The government described the 1985 Companies Act as ‘bulky and complex’ , and then replaced it with another that’s twice as long. Here’s the executive summary …

The Companies Act 1985 has governed UK firms for 22 years. The government, despite describing it as “bulky and complex”, has now replaced it with the Companies Act 2006, which is twice the size. In fact, it contains 1,300 sections, which makes it the longest UK statute ever.

So, does size really matter?

Despite the length of the 2006 act only one third of it is “new law”. Another third is a restatement of provisions in the 1985 act and one third is a better phrased restatement.

There has been a real effort to simplify the rules that every company is bound by and move away from the “one size fits all” mentality of the 1985 act.
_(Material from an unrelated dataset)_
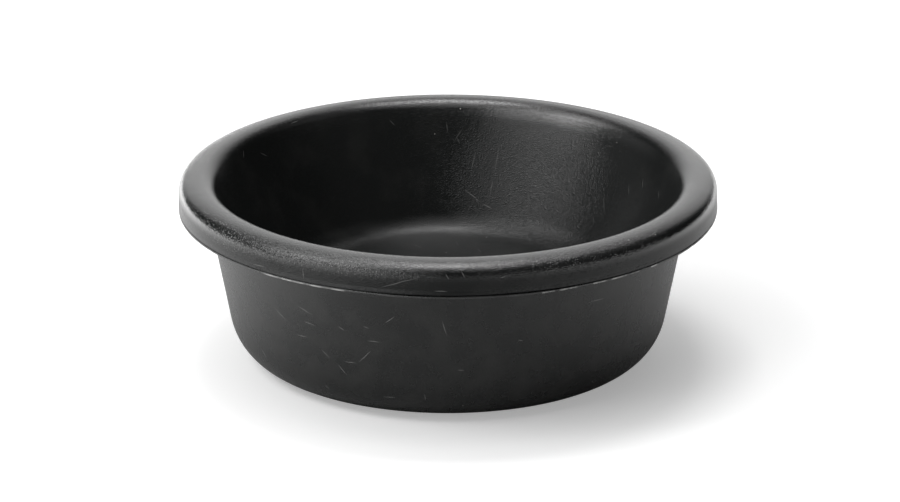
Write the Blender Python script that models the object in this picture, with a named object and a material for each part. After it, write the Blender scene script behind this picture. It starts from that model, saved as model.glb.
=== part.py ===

The 2006 law gives private companies the ability to streamline administration allowing a greater focus on core business activities.

Here is a summary of the principal changes affecting public and private companies that are in force. Most will only be open to companies whose constitutional documents allow them to take advantage of the flexibility of the 2006 act. Additional provisions will be brought into force next year.

• Certain company information must be disclosed on websites, business letters, order forms and emails. In addition there is a new electronic communication regime that allows companies to communicate with their shareholders by email or postings on the company website, provided that members have opted-in.

• Directors now have statutory duties to do the following: act within their powers and only exercise those powers for the purposes for which they are conferred; act in good faith to promote the success of the company for the benefit of its members; exercise independent judgment subject to any restrictions contained in the company’s constitutional documents; and exercise care, skill and diligence.

A duty to promote the success of the company requires
directors to give proper regard to the employees and the firm’s impact on the community

The duty to promote the success of the company requires directors to give proper consideration to the interests of the employees and the impact of operations on the community and the environment.

• Disgruntled shareholders may bring a “derivative claim” on behalf of their companies against a director for negligence, default or breach of duty or trust. There is a fear that directors may have increased exposure to claims from the “double whammy” of the new statutory duties and the derivative claims procedure. Companies should check directors’ liability indemnity arrangements in the light of the increased risk of litigation.

• Shareholder approval is now needed for: directors’ service contracts lasting more than two years; payments to directors for loss of employment as a director (not just loss of office) exceeding existing contractual entitlements; substantial property transactions with directors (or their connected persons) in relation to non-cash assets with a value exceeding the lower of 10% of the company’s asset value and £100,000 with a de minimis threshold of £5,000 (previously £2,000); loans of more than £10,000 to a director (previously directors’ loans were prohibited save for certain loans of less than £5,000).

• Companies now have the option to give shareholders the right to nominate another person, such as the beneficiary of a trust, to exercise members’ rights.

• Proxies will have a right to speak at general meetings and vote on a show of hands.

• There is no need to hold annual general meetings (subject to constitutional documents).

• Notice periods for all shareholder meetings are reduced to 14 days (subject to constitutional documents); and it is easier to pass written resolutions as unanimity is no longer required).

The 2006 act may be the largest UK statute, it may introduce provisions to ease the administrative burdens of companies, but unless you ensure your constitutional documents are up to date you will not be able to take advantage. It’s how you choose to use the 2006 Act that is the key.